Trumpian damage is coming for all of us. Take me: a white, male U.S. citizen from a well-to-do conservative family. My phone exploded all last week with messages from friends and acquaintances about loved ones detained and facing deportation. Trump can’t conceive of how connected his constituents are to one another, that when you detain one person, you upend a family and a community, and when you arrest thousands from schools, stores, and immigration courts, fear and exasperation reverberate as far and wide as a nuclear blast radius.
Our media-obsessed populace can feel how the threat of Trump has transformed from an abstraction to a vice-grip on our way of life. Only one-tenth of the way through his second term, anti-Trump protests have surged in Alabama, Florida, Idaho, Mississippi, Texas, and West Virginia.
The movement, from an academic perspective, has been exquisite. It’s held to the necessary tenets for compelling large-scale political change: widespread cooperation, targeted goals, grassroots mobilization, diverse strategies, and the ability to evolve and adapt. The next demonstrations - themed “Good Trouble Lives On,” on July 17, the fifth anniversary of John Lewis’ death - allow an entire month for Trump’s newest indignities to inflame thousands of new tempers.
I have no doubt Jamelle Bouie will be a stalwart ally in this wild chapter of American politics.

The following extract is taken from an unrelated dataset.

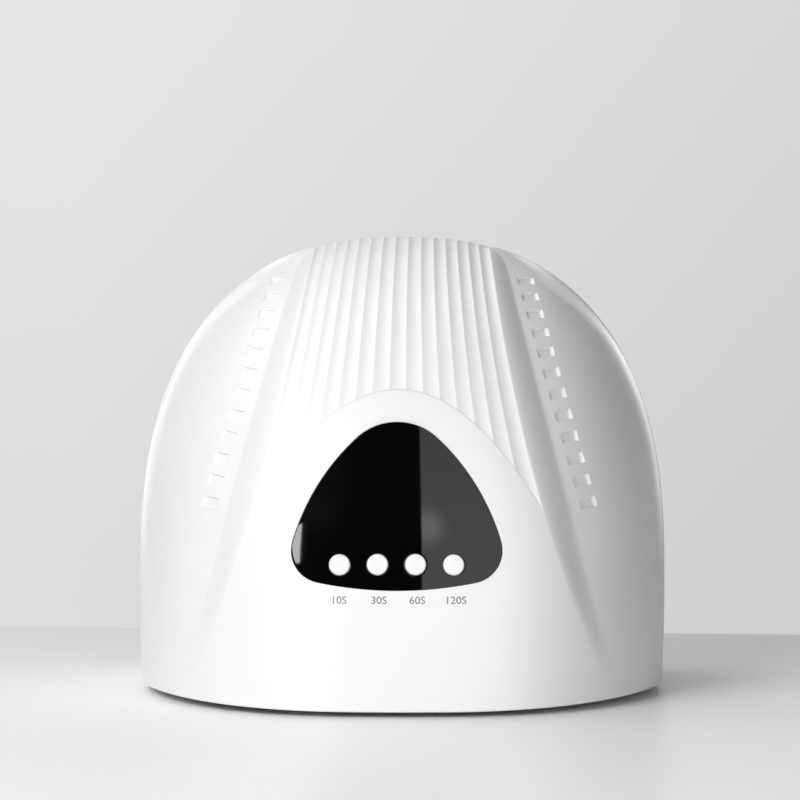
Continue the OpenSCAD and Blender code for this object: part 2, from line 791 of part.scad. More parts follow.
module driver_coil() {
    color("#b3702e")
        translate([coil_x, driver_y, driver_z + board_t + winding_r])
            rotate_extrude() translate([coil_r, 0]) circle(winding_r, $fn = 32);
}

// Display window: a domed plate with four bores, flush with the hood
module window_solid(grow, from, to) {
    intersection() {
        translate([0, 0, -window_t * 4]) linear_extrude(window_t * 5) polygon(outline(grow));
        difference() {
            translate([0, 0, -window_dome]) sphere(r = window_dome + to, $fn = 96);
            translate([0, 0, -window_dome]) sphere(r = window_dome + from, $fn = 96);
        }
    }
}
module display_window() {
    color("#0c0c0e")
        on_panel()
            difference() {
                window_solid(0, -window_t, 0);
                for (k = [0:caps - 1])
                    translate(concat(cap_at(k), -window_t * 3))
                        cylinder(d = cap_d + 2 * run_gap, h = window_t * 4);
            }
}

// Button: round cap with a collar behind the window, and the stem that presses the switch
collar_gap = 0.3;
collar_t = 1;
cap_edge = 0.5;
switch_t = 3.5;
stem_d = 3;
stem_reach = 1.2;
collar_w = 1;
collar_r = cap_d / 2 + collar_w;
// Lowest place of the window's back over one button's collar
function window_back(k) = dome_z(norm(cap_at(k)) + collar_r, 0) - window_t;
function cap_back(k) = window_back(k) - collar_gap - collar_t;
module button_cap(k) {
    back = cap_back(k);
    color(white)
        on_panel()
            translate(concat(cap_at(k), 0)) {
                translate([0, 0, back]) cylinder(d = cap_d, h = cap_face(k) - cap_edge - back);
                translate([0, 0, cap_face(k) - cap_edge])
                    cylinder(d1 = cap_d, d2 = cap_d - 2 * cap_edge, h = cap_edge);
                translate([0, 0, back]) cylinder(r = collar_r, h = collar_t);
            }
}
module button_stem(k) {
    from = -board_back + switch_t - stem_reach;
    color("#3a3a3e")
        on_panel() translate(concat(cap_at(k), from)) cylinder(d = stem_d, h = cap_back(k) - from);
}
module button_10s() { button_cap(0); }
module button_30s() { button_cap(1); }
module button_60s() { button_cap(2); }
module button_120s() { button_cap(3); }
module stem_10s() { button_stem(0); }
module stem_30s() { button_stem(1); }
module stem_60s() { button_stem(2); }
module stem_120s() { button_stem(3); }

// Tact switches on the control board, each open in front for its stem
switch_w = 6;
switch_play = 0.3;
module tact_switches() {
    color("#2b2b2f")
        on_panel()
            for (k = [0:caps - 1])
                translate(concat(cap_at(k), -board_back))
                    difference() {
                        linear_extrude(switch_t) square(switch_w, center = true);
                        translate([0, 0, switch_t - stem_reach - cap_travel - switch_play])
                            cylinder(d = stem_d + 2 * run_gap, h = switch_t);
                    }
}
board_edge = 9;
board_low = -cap_drop - board_edge;
module control_board() {
    color("#1f5c38")
        on_panel()
            translate([-board_w / 2, board_low, -board_back - board_t]) cube([board_w, board_h, board_t]);
}
// Three-digit display block, each digit a shallow recess in its face
digit_w = 12;
digit_h = 17;
digit_edge = 2;
digit_sink = 0.6;
display_t = 7;
display_rise = 2;
module display_module() {
    block_w = 3 * digit_w + 2 * digit_edge;
    block_h = digit_h + 2 * digit_edge;
    color("#18181b")
        on_panel()
            translate([0, display_rise, -board_back])
                difference() {
                    translate([-block_w / 2, -block_h / 2, 0]) cube([block_w, block_h, display_t]);
                    for (k = [-1:1])
                        translate([k * digit_w, 0, display_t])
                            cube([digit_w - digit_edge, digit_h, 2 * digit_sink], center = true);
                }
}

// Bracket that stands on the base plate and carries the control board
pillar_h = 3;
pillar_d = 5;
pillar_x = 22;
bracket_t = 2;
bracket_w = 56;
bracket_h = 34;
bracket_in = 2;
bracket_low = board_low + bracket_in;
leg_w = 8;
leg_t = 2.5;
leg_l = 14;
leg_sink = 1;
module panel_bracket() {
    back = -board_back - board_t - pillar_h;
    leg_y = face_y - (back - leg_sink) * cos(panel_tilt) + bracket_low * sin(panel_tilt);
    leg_h = window_z + bracket_low + leg_t - base_top;
    color("#c9cac8") {
        on_panel() {
            translate([-bracket_w / 2, bracket_low, back - bracket_t])
                cube([bracket_w, bracket_h, bracket_t]);
            for (x = [-pillar_x, pillar_x]) for (y = [pillar_d, bracket_h - pillar_d])
                translate([x, bracket_low + y, back - bracket_t / 2])
                    cylinder(d = pillar_d, h = pillar_h + bracket_t / 2);
        }
        for (x = [-pillar_x, pillar_x])
            translate([x - leg_w / 2, leg_y, base_top]) {
                cube([leg_w, leg_t, leg_h]);
                cube([leg_w, leg_l, leg_t]);
            }
    }
}

// Flat cable from the control board's back to the driver board
cable_w = 14;
cable_t = 0.8;
cable_rise = 15;
cable_steps = 14;
cable_on_board = 5;
cable_steep = 1.25;
module ribbon_cable() {
    back = board_back + board_t;
    start_y = face_y + back * cos(panel_tilt) + cable_rise * sin(panel_tilt) + fit_gap;
    start_z = window_z - back * sin(panel_tilt) + cable_rise * cos(panel_tilt);
    end_y = driver_y - driver_l / 2 + cable_on_board;
    end_z = driver_z + board_t;
    // Steep at the control board, level where it lies on the driver board
    low = [
        for (k = [0:cable_steps])
            let (t = k / cable_steps)
            [start_y + (end_y - start_y) * t, start_z + (end_z - start_z) * smooth(cable_steep * t)]
    ];
    color("#d8d8d4")
        translate([-cable_w / 2, 0, 0]) rotate([90, 0, 90]) linear_extrude(cable_w)
            polygon(concat(low, [for (k = [cable_steps:-1:0]) low[k] + [0, cable_t]]));
}

// Power socket: collar outside the rear panel, barrel through it, box behind it
jack_box = 11;
jack_box_l = 12;
jack_collar = 1.5;
jack_collar_t = 1;
jack_bore = 5.5;
jack_bore_l = 9;
jack_pin = 2;
module dc_jack() {
    color("#1b1b1d")
        translate([jack_x, bezel_back_y, jack_z])
            difference() {
                union() {
                    translate([0, jack_collar_t, 0])
                        rotate([90, 0, 0]) cylinder(d = jack_d + 2 * jack_collar, h = jack_collar_t);
                    rotate([90, 0, 0]) cylinder(d = jack_d, h = bezel_t);
                    translate([-jack_box / 2, -bezel_t - jack_box_l, -jack_box / 2])
                        cube([jack_box, jack_box_l, jack_box]);
                }
                translate([0, jack_collar_t + over, 0])
                    rotate([90, 0, 0])
                        difference() {
                            cylinder(d = jack_bore, h = jack_bore_l + jack_collar_t + over);
                            cylinder(d = jack_pin, h = jack_bore_l + jack_collar_t + 2 * over);
                        }
            }
}

// Four feet glued under the base plate
foot_edge = 0.5;
module rubber_feet() {
    color("#4a4a4c")
        for (p = foot_places)
            translate([p[0], p[1], 0]) {
                cylinder(d1 = foot_d - 2 * foot_edge, d2 = foot_d, h = foot_edge);
                translate([0, 0, foot_edge]) cylinder(d = foot_d, h = edge_z - foot_edge);
            }
}

// Cross-head screws that go up through the base plate into the posts
screw_l = 14;
screw_play = 0.05;
slot_l = 3.6;
slot_w = 0.8;
module case_screws() {
    color("silver")
        for (p = post_places)
            translate([p[0], p[1], edge_z + screw_in])
                difference() {
                    union() {
                        cylinder(d = screw_d, h = screw_head_t);
                        cylinder(d = post_bore - 2 * screw_play, h = screw_l);
                    }
                    for (turn = [0, 90])
                        rotate(turn) cube([slot_l, slot_w, 2 * slot_w], center = true);
                }
}

upper_shell();
rear_bezel();
base_plate();
base_tray();
chamber_liner();
display_window();
display_module();
control_board();
panel_bracket();
tact_switches();
button_10s();
button_30s();
button_60s();
button_120s();
stem_10s();
stem_30s();
stem_60s();
stem_120s();
led_board_roof();
led_board_left();
led_board_right();
led_lenses();
hand_sensor();
driver_board();
board_posts();
driver_capacitors();
driver_coil();
ribbon_cable();
dc_jack();
rubber_feet();
case_screws();
tray_magnets();
tray_keepers();
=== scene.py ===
import math

import bmesh
import bpy
import numpy as np
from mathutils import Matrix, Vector
from mathutils.geometry import delaunay_2d_cdt


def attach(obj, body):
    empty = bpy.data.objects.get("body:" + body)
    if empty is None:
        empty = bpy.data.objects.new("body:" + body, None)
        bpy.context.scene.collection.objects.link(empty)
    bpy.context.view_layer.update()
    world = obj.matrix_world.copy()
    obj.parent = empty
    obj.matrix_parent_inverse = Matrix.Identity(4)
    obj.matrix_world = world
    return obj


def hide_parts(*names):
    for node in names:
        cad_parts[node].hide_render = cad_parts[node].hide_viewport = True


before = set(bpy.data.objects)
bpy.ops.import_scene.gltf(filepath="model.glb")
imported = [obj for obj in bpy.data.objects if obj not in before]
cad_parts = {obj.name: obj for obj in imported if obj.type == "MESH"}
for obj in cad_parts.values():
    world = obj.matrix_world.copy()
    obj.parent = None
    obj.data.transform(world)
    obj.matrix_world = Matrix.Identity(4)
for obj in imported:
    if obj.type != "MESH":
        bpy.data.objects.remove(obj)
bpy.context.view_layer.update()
print("frame loaded")

mm = 0.001  # forms are worked out in millimetres and stored in metres
meetGap, shortEdge = 0.004, 0.0005  # in millimetres: nearer points are one, shorter edges go


def newPart():
    # an empty part, filled grid by grid
    return {"points": [], "quads": [], "tris": [], "count": 0}


def addPoints(part, points):
    # stores points of any layout and returns their numbers in the same layout
    flat = points.reshape(-1, 3)
    ids = part["count"] + np.arange(len(flat)).reshape(points.shape[:-1])
    part["points"].append(flat)
    part["count"] += len(flat)
    return ids


def addSheet(part, ids, keep=None):
    # four-sided faces between neighbouring rows and columns of a grid of point numbers
    quads = np.stack([ids[:-1, :-1], ids[:-1, 1:], ids[1:, 1:], ids[1:, :-1]], -1)
    part["quads"].append(quads.reshape(-1, 4) if keep is None else quads[keep])


def addRings(part, ids):
    # the same where each row is a closed ring
    addSheet(part, np.concatenate([ids, ids[:, :1]], 1))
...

But for now, it is not Trump’s weakness that will fuel his ouster from power, but the devastating, unprecedented harm his power enables him to inflict.
Thank you. This piece is well-written and reasoned and made me feel a little hopeful. I do wonder what you mean when you say that conservatives aren’t moved by messages that are “hysterically anti-Trump.” Do you mean, passionately or vehemently anti-Trump? If not, how do these “hysterical” messages differ from yours when you reference, for instance, the “devastating, unprecedented harm [Trump’s] power enables him to inflict.”